A l'atelier d'écriture du mardi soir,
Jojo nous a accueilli et nous a proposé ce sujet :
Nous revenons d'une consultation
médicale, où le médecin nous a demandé : « vous
habitez où ? »
Nous lui répondions : « à
Steinbach !»
Il nous a dit : «alors, c'est grave ! »
Ça
se passe la nuit.
Une nuit avec très peu de lune.
Je suis tombé en
panne sur la rn 83.
Je croyais ma 2cv increvable.
Elle a toussé,
hoqueté et pour finir, elle a caler dans un râle d'agonie mécanique.
Le
démarreur tournait dans le vide sonore d'un entraînement qui ne
prendra plus jamais.
Alors je vais sur la route à pied. Laissant mon emballage de transport, là ou la panne l'a arrêté.
Je vais vers ce village
éclairé faiblement en flanc de colline.
Les immeubles qui bordent
la voie rapide sont désaffectés.
Je ne croise personne.
L'herbe
qui entoure les résidences est sèche.
Les lézardes des façades,
les volets aux peintures écaillés m'impressionnent.
L'éclairage
public est vacillant, un parking vide et une usine délabrée de
l'autre côté forment le signal d'accueil du cœur du village.
Des
broussailles, quelques squelettes d'arbres, des pieds de vigne
tortueux arrachés, du fil de fer barbelé de la guerre de 14, une
montagne d' écrans de télé entassés dispersent des ombres
inquiétantes.
L'usine n'avait plus servi
à
rien depuis longtemps, à part de dépôt.
Peut-être aussi de défouloir pour des adolescents allumés.
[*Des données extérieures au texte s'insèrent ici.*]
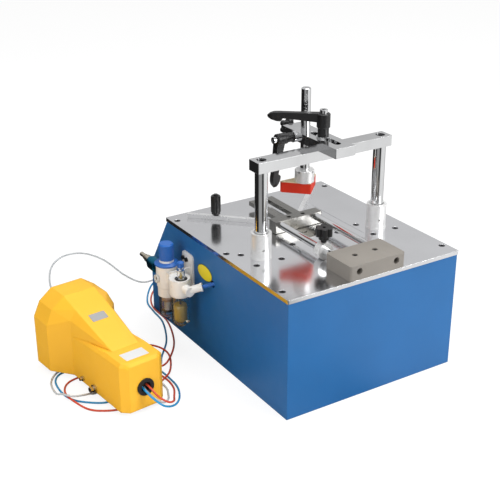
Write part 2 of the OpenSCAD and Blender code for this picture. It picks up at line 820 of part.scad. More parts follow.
function fence_spot(s, r) = [s * (tongue_w / 2 + r * cos(45)), fence_y + r * sin(45), table_h + fence_h];

module fence_left() {
    p = fence_spot(-1, fence_knob_at);
    color("silver") difference() {
        fence(-1);
        translate([p.x, p.y, p.z - 6]) cylinder(h = 6 + over, d = 6 + 2 * seam);
    }
}

module fence_right() { color("silver") fence(1); }

module fence_knob() {
    p = fence_spot(-1, fence_knob_at);
    color("black") translate([p.x, p.y, p.z + 4]) difference() {
        union() {
            cylinder(h = 40, d = 18);
            translate([0, 0, 5]) cylinder(h = 33, d = 20.5);
        }
        for (a = [0:60:300]) rotate(a) translate([11.2, 0, 6]) cylinder(h = 40, d = 4, $fn = 24);
    }
    color("silver") {
        translate([p.x, p.y, p.z - 6]) cylinder(h = 10, d = 6);
        translate([p.x, p.y, p.z + 44]) cylinder(h = 3, d = 9);
        translate([p.x, p.y, p.z + play]) difference() {
            cylinder(h = 4 - play, d = 11);
            translate([0, 0, -over]) cylinder(h = 6, d = 6);
        }
    }
}

module stop_collar() {
    color("lightgray") difference() {
        along_y([-guide_x, stop_y - stop_w / 2, guide_z], stop_d, stop_w);
        along_y([-guide_x, stop_y - stop_w, guide_z], guide_d + 2 * seam, stop_w * 2);
        translate([-guide_x, stop_y, guide_z]) cylinder(h = stop_d, d = 6 + 2 * seam);
    }
}

module stop_knob() {
    z = guide_z + stop_d / 2;
    color("silver") translate([-guide_x, stop_y, 0]) {
        translate([0, 0, guide_z + guide_d / 2 + play]) cylinder(h = z + 6 - guide_z - guide_d / 2, d = 6);
        translate([0, 0, z + play]) difference() {
            cylinder(h = 6 - play, d = 11);
            translate([0, 0, -over]) cylinder(h = 8, d = 6);
        }
    }
    color("darkslategray") translate([-guide_x, stop_y, z + 6]) {
        difference() {
            cylinder(h = 8, d = 20);
            translate([0, 0, -over]) cylinder(h = 1 + over + play, d = 6);
        }
        translate([0, 0, 8]) lobed_knob(34, 16, 6, 7);
    }
}

// ---------- air unit ----------

module air_bracket() {
    y = (reg_y + lub_y) / 2;
    color("gainsboro") difference() {
        union() {
            translate([-cab_x - 3, y - 12, air_z - 35]) cube([3, 44, 68]);
            hull() for (dy = [0, 24])
                along_x([-cab_x - 3, y - 2 + dy, air_z + 33], 20, 3);
            translate([air_x - 6, y - 2, air_z - 15]) cube([air_reach + 3, 4, 30]);
        }
        for (dy = [12, 26])
            along_x([-cab_x - 4, y + dy, air_z + 27], 5.5, 5);
        along_y([air_x, y - 3, air_z], 8, 6);
    }
}

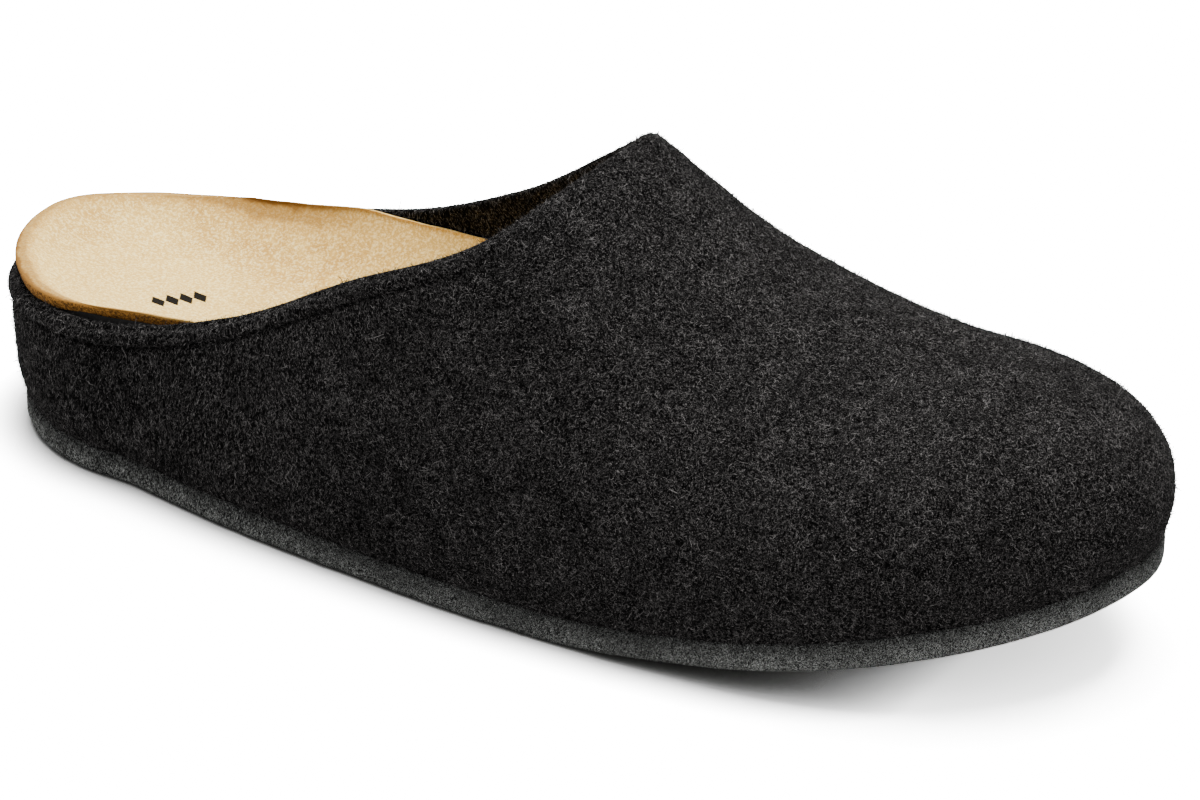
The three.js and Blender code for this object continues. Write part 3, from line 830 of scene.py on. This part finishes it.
def suede_material(colours):
    """Pale suede with worn brown patches, a burnished edge and a row of small printed diamonds."""
    material, graph, shader, place = new_material("suede")
    cloud = graph.cloud(place, 40.0, 240.0, 0.2)
    grain = graph.noise(place, 1500.0, 3.0, 0.75)
    nap = graph.noise(place, 2800.0, 2.0, 0.6)
    mark = colours.suede_mark
    tone = graph.mix(graph.times(cloud, 0.16), colours.suede, mark)
    tone = graph.mix(stains(graph, place), tone, mark)
    tone = graph.mix(graph.remap(grain, 0.4, 0.6, 0.0, 0.5), tone, mark)
    tone = graph.mix(graph.remap(grain, 0.52, 0.36, 0.0, 0.6), tone, (1.0, 0.84, 0.42))
    specks = graph.remap(graph.noise(place, 420.0, 3.0, 0.8), 0.62, 0.78, 0.0, 0.5)
    tone = graph.mix(specks, tone, mark)
    border = graph.plus(graph.mark("rim"), graph.times(graph.minus(cloud, 0.5), 0.0016))
    heel = graph.remap(graph.split(place)[0], -0.06, -0.1, 0.05, 1.0)
    worn = graph.times(heel, graph.remap(border, 0.0056, 0.003, 0.0, 0.5))
    tone = graph.mix(worn, tone, mark)
    band = graph.plus(
        graph.remap(border, 0.0034, 0.0024, 0.0, 0.5), graph.remap(border, 0.0014, 0.0004, 0.0, 0.45)
    )
    tone = graph.mix(graph.times(heel, band), tone, colours.burnish)
    grains = graph.remap(graph.noise(place, 1900.0, 2.0, 0.8), 0.38, 0.66)
    edge = graph.mix(grains, scaled(colours.burnish, 0.3), scaled(colours.burnish, 1.9))
    tone = graph.mix(graph.mark("side"), tone, edge)
    tone = graph.mix(diamonds(graph, place), tone, colours.ink)
    inputs = {
        "Base Color": tone,
        "Roughness": graph.remap(nap, 0.2, 0.8, 0.82, 0.97),
        "Sheen Weight": 0.02,
        "Sheen Roughness": 0.6,
        "Specular IOR Level": 0.06,
    }
    graph.finish_shader(shader, inputs, (0.45, 0.0003, graph.plus(nap, graph.times(grain, 1.2))))
    return material


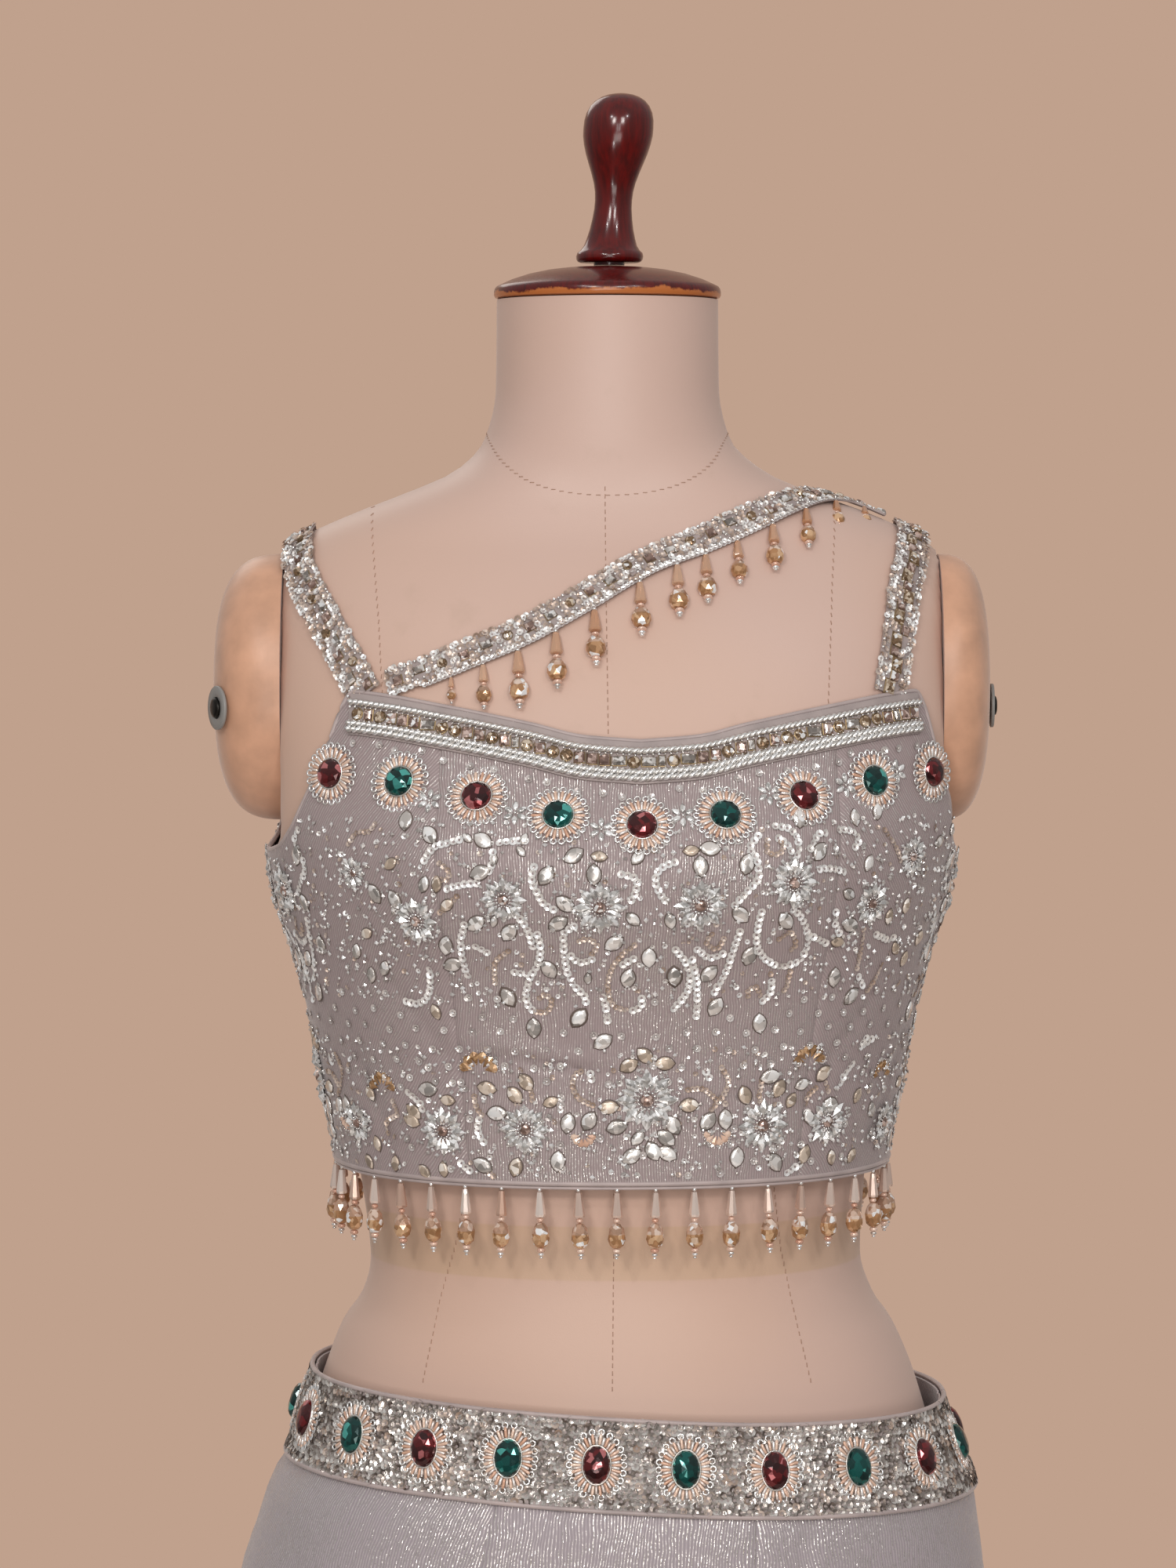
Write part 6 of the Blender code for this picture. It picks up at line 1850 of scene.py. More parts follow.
@dataclass
class Embroidery:
    """Sequin scrolls, star flowers, leaves, fans and scattered stones on the blouse."""

    rng: Random = field(default_factory=lambda: np.random.default_rng(11))
    taken: list[Array] = field(default_factory=list)

    def make(self) -> None:
        """Builds the neckline's motifs, the hem's border and the stones scattered between."""
        for name, leaves, scrolls, stars, fans, flowers, follow in (
            ("neckline_embroidery", NECK_LEAVES, NECK_SCROLLS, NECK_STARS, (), SMALL_FLOWERS, 1.0),
            ("hem_embroidery", HEM_LEAVES, HEM_SCROLLS, HEM_STARS, FANS, (), 0.0),
        ):
            work = BeadWork(name)
            for layout in LAYOUTS:
                self._leaves(work, leaves, layout, follow)
                self._scrolls(work, scrolls, layout, follow)
                for across, z, reach in stars:
                    star_flower(work, self._placed(layout, [across], [z], follow), reach, self.rng)
                for across, z, size in fans:
                    amber_fan(work, self._placed(layout, [across], [z], follow), size)
                for across, z in flowers:
                    if layout.move == 0:
                        small_flower(work, self._placed(layout, [across], [z], follow))
            work.make("sequin_cloth")
        self._scattered()

    def _placed(
        self, layout: Layout, across: Sequence[float], z: Sequence[float], follow: float,
        angle: Array | float = 0.0,
    ) -> Spots:
        """Places on the blouse from a table, without those past its edges.

        Args:
            layout: How the table is used.
            across: Millimetres to the right of centre front.
            z: Millimetres from the floor.
            follow: 1 to follow the neckline, or 0.
            angle: The pieces' turn as the table has it, in radians.

        Returns:
            The places.
        """
        across, z = np.array(across, dtype=float), np.array(z, dtype=float)
        share, height = layout.place(across, z, follow)
        inside = on_blouse(share, height) & (across >= layout.least) & (across <= layout.most)
        self.taken.append(laid_flat(share[inside], height[inside]))
        spots = BODICE.spots(share[inside], height[inside], SEWN)
        angles = np.broadcast_to(angle, share.shape)[inside]
        return spots.spun(-angles if layout.mirrored else angles)

    def _leaves(self, work: BeadWork, rows: Sequence[tuple], layout: Layout, follow: float) -> None:
        """The leaves of a table, each over its dark outline of painted shade."""
        for letter, kind in LEAF_KINDS.items():
            mine = [row[1:] for row in rows if row[0] == letter]
            if not mine:
                continue
            across, z, heading = np.array(mine, dtype=float).T
            spots = self._placed(layout, across, z, follow, np.radians(heading) - math.pi / 2)
            # A flat dark rim under each leaf: painted shade round its edge.
            work.add(kind.outline, spots, LEAF_SHADE_RIM)
            work.add(kind.bead, spots.tilted(self.rng, 0.05), kind.finish)

    def _scrolls(self, work: BeadWork, rows: Sequence[tuple], layout: Layout, follow: float) -> None:
        """The sequin lines of a table. Neighbours overlap a little."""
        for letter, *marks in rows:
            fine = smooth_route(np.array(marks, dtype=float))
            length = run_length(fine)
            white = letter == "W"
            every = np.arange(0, length[-1] + 0.1, 2.75 if white else 2.35)
            across, z = (np.interp(every, length, fine[:, k]) for k in range(2))
            spots = self._placed(layout, across, z, follow).tilted(self.rng, 0.16)
            work.add(LINE_CUP if white else MIDDLE_CUP, spots, SEQUIN if white else WARM_SEQUIN)

    def _scattered(self) -> None:
        """Clear sequins with a bead in each between the motifs, and small sequins, chips and beads strewn there."""
        work = BeadWork("scattered_stones")
        rows, columns, lowest, rise = 6, 58, 1.1690, 0.0078
        row, column = (grid.ravel() for grid in np.mgrid[:rows, :columns])
        share = (column + 0.5 * (row % 2)) / columns - 0.5 + self.rng.uniform(-0.0014, 0.0014, len(row))
        z = lowest + rise * row + self.rng.uniform(-0.0012, 0.0012, len(row))
        self._dots(work, *self._free(share, z, 0.0052))
        count = 74
        share = (np.arange(count) + self.rng.uniform(0.2, 0.8, count)) / count - 0.5
        z = neckline(share) - self.rng.uniform(0.0215, 0.0260, count)
        self._dots(work, *self._free(share, z, 0.0045))
        count, most, foot = 900, 90, BLOUSE_HEM + 0.004
        share = self.rng.uniform(-0.5, 0.5, count)
        share, z = self._free(share, self.rng.uniform(foot, 1.175, count), 0.0042)
        some = self.rng.uniform(size=len(share)) < 0.22
        self._dots(work, share[some][:most], z[some][:most])
        for low, high, count in ((1.205, 1.290, 4200), (foot, 1.186, 1900)):
            share, z = self.rng.uniform(-0.5, 0.5, count), self.rng.uniform(low, high, count)
            spots = BODICE.spots(*self._free(share, z, 0.0032), SEWN)
            work.add_mix(spots, STREWN_MIX, self.rng, 0.3, (0.8, 1.5))
        work.make("sequin_cloth")

    def _free(self, share: Array, z: Array, room: float) -> tuple[Array, Array]:
        """The places that are on the blouse and at least this far from what is sewn on already."""
        inside = on_blouse(share, z)
        share, z = share[inside], z[inside]
        between = laid_flat(share, z)[:, None] - np.concatenate(self.taken)[None]
        away = np.linalg.norm(between, axis=-1).min(axis=1)
        return share[away > room], z[away > room]

    def _dots(self, work: BeadWork, share: Array, z: Array) -> None:
        """A clear sequin and its bead at each place."""
        spots = BODICE.spots(share, z, SEWN)
        work.add(DOT_CUP, spots.tilted(self.rng, 0.1), CLEAR_CUP)
        work.add(SEED_BEAD, spots, SEED)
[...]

Une grande pancarte n'est lisible que de jour, mais je la connaissais par cœur elle vous
indique : Danger ! sol contaminé : présence d'acide
chlorhydrique, fluor, lithium, uranium et benzodiazépines.
On ne
peut pas tous partir de Steinbach.
J'y
avais acheté une maison, et maintenant j'y retournais avec cette
perte de mobilité. Le garagiste m'a proposé de remplacer le moteur
de ma 2 cv avec celui qu'il a trouvé sur un corbillard.
Il y a des moments dans la vie où l'on existe que là où on est.